— Start of Data segment —

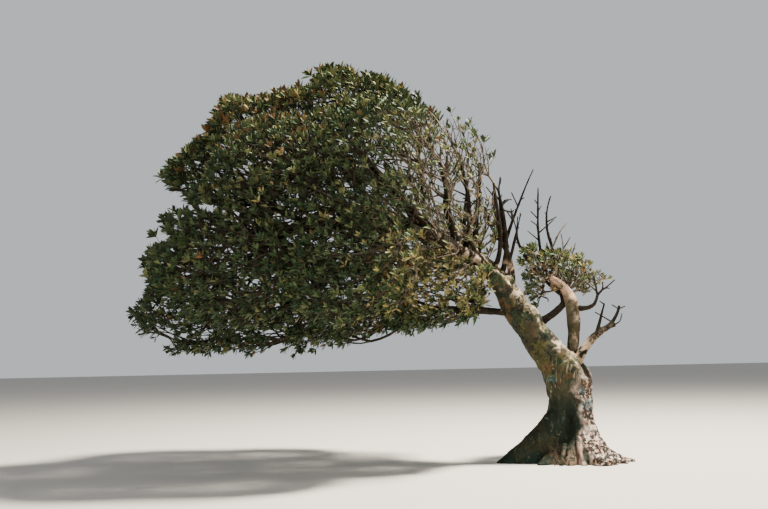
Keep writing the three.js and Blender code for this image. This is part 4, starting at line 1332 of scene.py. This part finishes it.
class Nodes:
    """Short calls that add nodes to a tree and give back their sockets."""

    def __init__(self, tree):
        self.tree = tree

    def feed(self, socket, value):
        """A socket is linked to another, or is given a value. A tone is given a full alpha."""
        if isinstance(value, bpy.types.NodeSocket):
            self.tree.links.new(value, socket)
        elif isinstance(value, tuple) and socket.type == "RGBA":
            socket.default_value = (*value, 1)
        else:
            socket.default_value = value

    def add(self, kind, inputs=None, **settings):
        """A new node with its settings and inputs."""
        node = self.tree.nodes.new(kind)
        for key, value in settings.items():
            setattr(node, key, value)
        for key, value in (inputs or {}).items():
            self.feed(node.inputs[key], value)
        return node

    def grain(self, vector, scale, detail=3.0, roughness=0.55, distortion=0.0):
        """A noise from 0 to 1."""
        inputs = {"Vector": vector, "Scale": scale, "Detail": detail, "Roughness": roughness,
                  "Distortion": distortion}
        return self.add("ShaderNodeTexNoise", inputs).outputs["Fac"]

    def span(self, value, low, high):
        """0 at the first value and beyond, 1 at the second one and beyond."""
        inputs = {"Value": value, "From Min": low, "From Max": high}
        return self.add("ShaderNodeMapRange", inputs, interpolation_type="SMOOTHSTEP").outputs["Result"]

    def math(self, operation, a, b=0.0):
        return self.add("ShaderNodeMath", {0: a, 1: b}, operation=operation).outputs["Value"]

    def plus(self, a, b):
        return self.math("ADD", a, b)

    def less(self, a, b):
        return self.math("SUBTRACT", a, b)

    def product(self, *factors):
        result = factors[0]
        for factor in factors[1:]:
            result = self.math("MULTIPLY", result, factor)
        return result

    def vector(self, operation, a, b):
        """A sum or product of vectors."""
        return self.add("ShaderNodeVectorMath", {0: a, 1: b}, operation=operation).outputs["Vector"]

    def mix(self, factor, a, b):
        """The second tone over the first."""
        node = self.add("ShaderNodeMix", data_type="RGBA")
        for key, value in (("Factor", factor), ("A", a), ("B", b)):
            self.feed(next(i for i in node.inputs if i.name == key and i.enabled), value)
        return next(o for o in node.outputs if o.enabled)

    def group(self, tree, inputs):
        """The outputs of a node group."""
        return self.add("ShaderNodeGroup", inputs, node_tree=tree).outputs

    def place(self):
        """The place on the piece, whole and as X, Y and Z."""
        place = self.add("ShaderNodeTexCoord").outputs["Object"]
        return place, self.add("ShaderNodeSeparateXYZ", {"Vector": place}).outputs

    def attribute(self, name):
        """A value that the mesh carries."""
        return self.add("ShaderNodeAttribute", attribute_name=name).outputs["Fac"]

    def bump(self, height, strength, distance):
        """A normal from a height."""
        inputs = {"Height": height, "Strength": strength, "Distance": distance}
        return self.add("ShaderNodeBump", inputs).outputs["Normal"]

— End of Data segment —

Quote the material exactly, leaving nothing out.

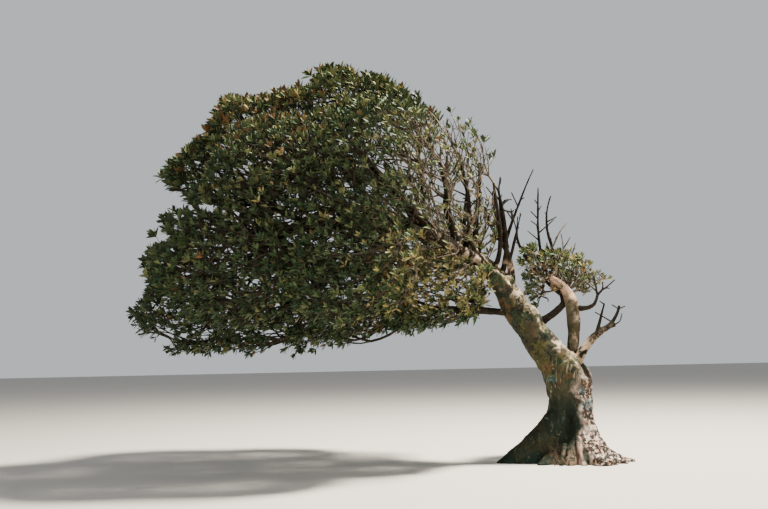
Keep writing the three.js and Blender code for this image. This is part 4, starting at line 1332 of scene.py. This part finishes it.
class Nodes:
    """Short calls that add nodes to a tree and give back their sockets."""

    def __init__(self, tree):
        self.tree = tree

    def feed(self, socket, value):
        """A socket is linked to another, or is given a value. A tone is given a full alpha."""
        if isinstance(value, bpy.types.NodeSocket):
            self.tree.links.new(value, socket)
        elif isinstance(value, tuple) and socket.type == "RGBA":
            socket.default_value = (*value, 1)
        else:
            socket.default_value = value

    def add(self, kind, inputs=None, **settings):
        """A new node with its settings and inputs."""
        node = self.tree.nodes.new(kind)
        for key, value in settings.items():
            setattr(node, key, value)
        for key, value in (inputs or {}).items():
            self.feed(node.inputs[key], value)
        return node

    def grain(self, vector, scale, detail=3.0, roughness=0.55, distortion=0.0):
        """A noise from 0 to 1."""
        inputs = {"Vector": vector, "Scale": scale, "Detail": detail, "Roughness": roughness,
                  "Distortion": distortion}
        return self.add("ShaderNodeTexNoise", inputs).outputs["Fac"]

    def span(self, value, low, high):
        """0 at the first value and beyond, 1 at the second one and beyond."""
        inputs = {"Value": value, "From Min": low, "From Max": high}
        return self.add("ShaderNodeMapRange", inputs, interpolation_type="SMOOTHSTEP").outputs["Result"]

    def math(self, operation, a, b=0.0):
        return self.add("ShaderNodeMath", {0: a, 1: b}, operation=operation).outputs["Value"]

    def plus(self, a, b):
        return self.math("ADD", a, b)

    def less(self, a, b):
        return self.math("SUBTRACT", a, b)

    def product(self, *factors):
        result = factors[0]
        for factor in factors[1:]:
            result = self.math("MULTIPLY", result, factor)
        return result

    def vector(self, operation, a, b):
        """A sum or product of vectors."""
        return self.add("ShaderNodeVectorMath", {0: a, 1: b}, operation=operation).outputs["Vector"]

    def mix(self, factor, a, b):
        """The second tone over the first."""
        node = self.add("ShaderNodeMix", data_type="RGBA")
        for key, value in (("Factor", factor), ("A", a), ("B", b)):
            self.feed(next(i for i in node.inputs if i.name == key and i.enabled), value)
        return next(o for o in node.outputs if o.enabled)

    def group(self, tree, inputs):
        """The outputs of a node group."""
        return self.add("ShaderNodeGroup", inputs, node_tree=tree).outputs

    def place(self):
        """The place on the piece, whole and as X, Y and Z."""
        place = self.add("ShaderNodeTexCoord").outputs["Object"]
        return place, self.add("ShaderNodeSeparateXYZ", {"Vector": place}).outputs

    def attribute(self, name):
        """A value that the mesh carries."""
        return self.add("ShaderNodeAttribute", attribute_name=name).outputs["Fac"]

    def bump(self, height, strength, distance):
        """A normal from a height."""
        inputs = {"Height": height, "Strength": strength, "Distance": distance}
        return self.add("ShaderNodeBump", inputs).outputs["Normal"]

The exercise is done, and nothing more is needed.